Eli Lilly drug first in series to be studied as coronavirus treatment by NIH

The National Institutes of Health will begin a wide-ranging series of studies on potential COVID-19 drugs called monoclonal antibodies, synthetic versions of  proteins produced by people who have recovered from the virus, it said this week.

Anthony Fauci, MD, head of the National Institute of Allergy and Infectious Diseases, has said that monoclonal antibodies have great potential because they are specifically designed to block the virus from infecting a human cell, The Wall Street Journal reported. 

"Using an antibody generated by the immune system of a recovered COVID-19 patient gives us a jump-start on finding a safe and effective therapeutic," Dr. Fauci said in a news release. "Investigating a variety of different therapeutics, including monoclonal antibodies, will help ensure that we advance toward an effective treatment for people suffering from COVID-19 disease as quickly as possible."

Dr. Fauci's institute is sponsoring the trials, part of a government-industry collaboration called Accelerating COVID-19 Therapeutic Interventions and Vaccine, or ACTIV. 

The trials will start by testing a monoclonal antibody made by Eli Lilly and will expand to study a series of other antiviral drugs, though officials declined to specify how many drugs will be included in the trial, the Journal reported. 

The Eli Lilly study will involve about 220 patients with moderate disease who don't require hospitalization.

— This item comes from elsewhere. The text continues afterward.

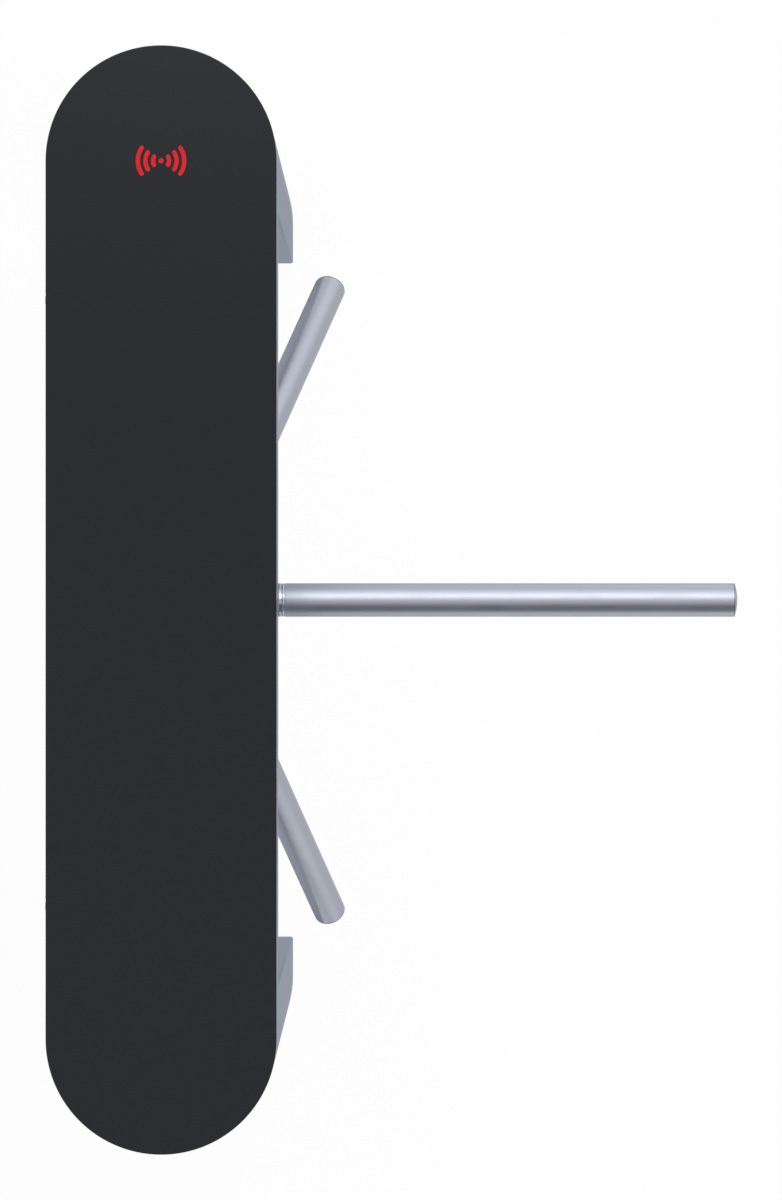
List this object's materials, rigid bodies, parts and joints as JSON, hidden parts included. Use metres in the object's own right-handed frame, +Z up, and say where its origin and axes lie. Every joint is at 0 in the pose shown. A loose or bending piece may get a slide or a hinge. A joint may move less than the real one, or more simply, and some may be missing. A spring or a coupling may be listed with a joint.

If safety is demonstrated in that trial, the study will expand to 2,000 patients. 

If the drug passes initial trials, a second study will test its efficiency in hospitalized patients. 

The goal of the Eli Lilly trial is to see if the drug can help people avoid hospitalization or death by day 28 of the trial. 

Eli Lilly also said Aug. 3 that it is testing the drug in nursing homes and assisted-living facilities.